In 2002, Forty Licks, a compilation album, was released and the band went on the year-long Licks Tour. Bangaloreans got to see “The greatest rock and roll band in the world” in 2003. So did the concert meet expectations? Says Liang: “Oh completely, it was absolutely magnificent. To hear the Stones is to feel their kinetic energy, but to see them is to encounter them in the way they ought to be, as a full-bodied experience.”

C.K. Meena (55), columnist, watched them in action and even got them to sign her The Rolling Stones, Now! LP. She says: “My one-point agenda was to get them to sign the LP. But then I realised that I was actually measuring my own aging and growth against them, having listened to them from my teen years.”
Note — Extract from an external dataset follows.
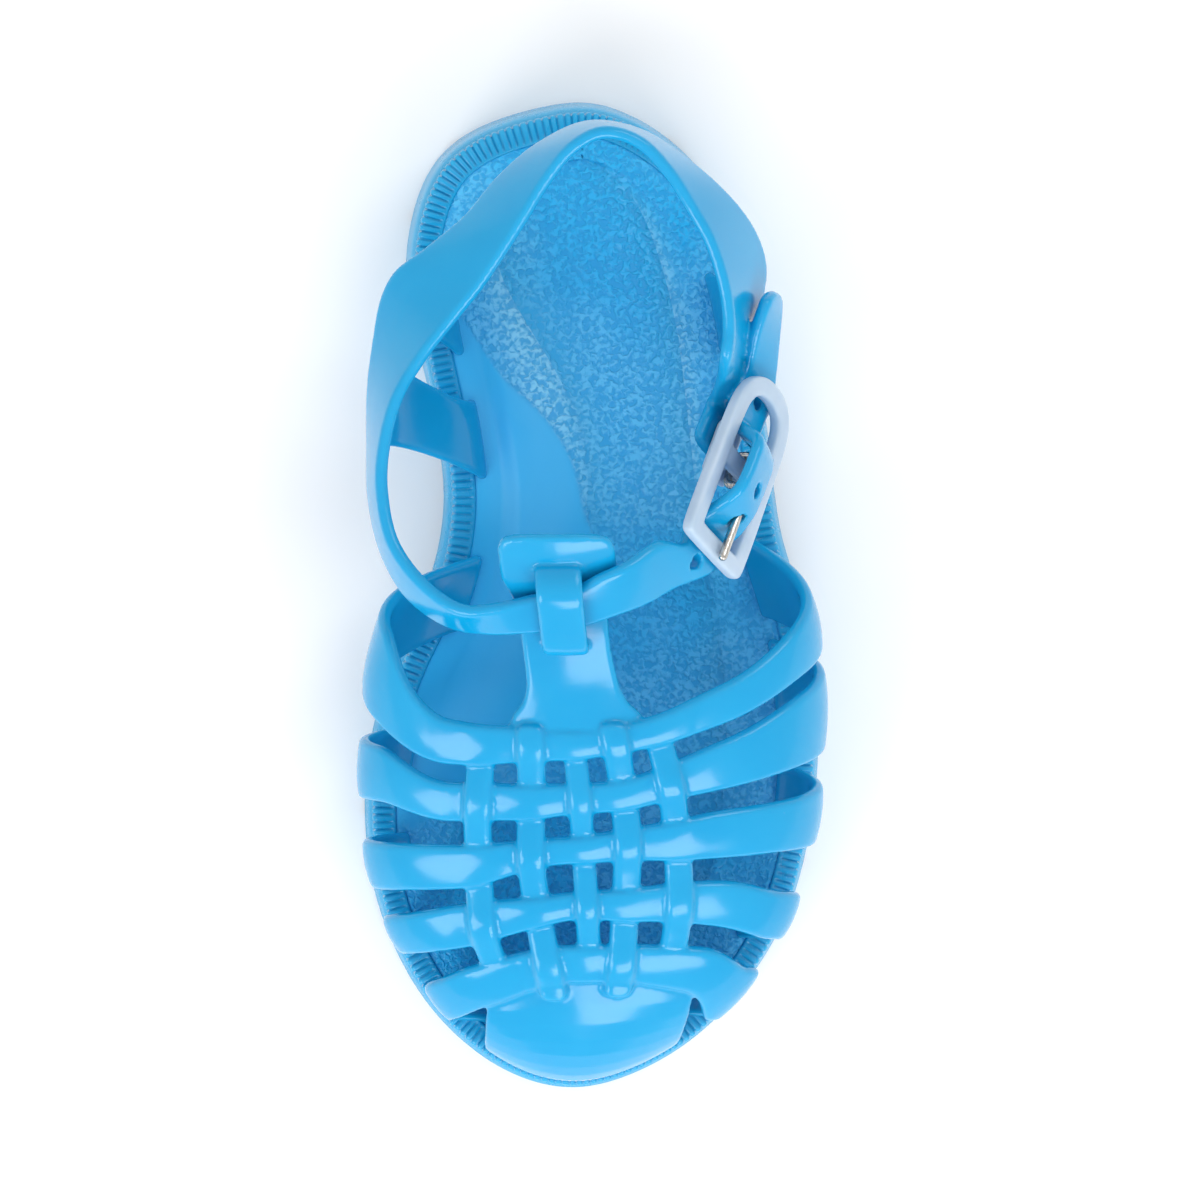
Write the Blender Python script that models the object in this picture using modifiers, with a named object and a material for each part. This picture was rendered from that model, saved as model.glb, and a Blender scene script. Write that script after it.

The Stones released their first album in eight years, A Bigger Bang, in 2005 to positive reviews. After Keith Richards’ autobiography, Life, was released in 2010, the relationship between the Glimmer Twins soured again, owing to Richards calling Jagger “unbearable”, revealing that his nicknames for Jagger included Brenda and Her Majesty, casting aspersions on the serial womaniser’s manhood, and stating that Jagger took voice lessons.

In 2012, amid much speculation about whether the band would celebrate its 50th anniversary, the two made up. The Stones plan to celebrate the milestone with a tour in 2013, a documentary and a book this year.

So do people still listen to the Stones or is it “Moves Like Jagger” that they are clamouring for? Vasudevan (33), laughs as he says, “Well, I doubt kids today will even know who Jagger is. But yes, we definitely play a lot of Stones on the radio.”

As for the question of whether The Rolling Stones should retire Ganesh Krishnaswamy (33), vocalist for Bevar Sea, who also performs with Witchgoat and Pillbox 666, says: “I come from a school of thought where if you can still do it, then do it. You can’t really go out and tell someone you have to stop. It’s like telling Robert De Niro, you’re old, you’ve acted in enough movies and you should stop.”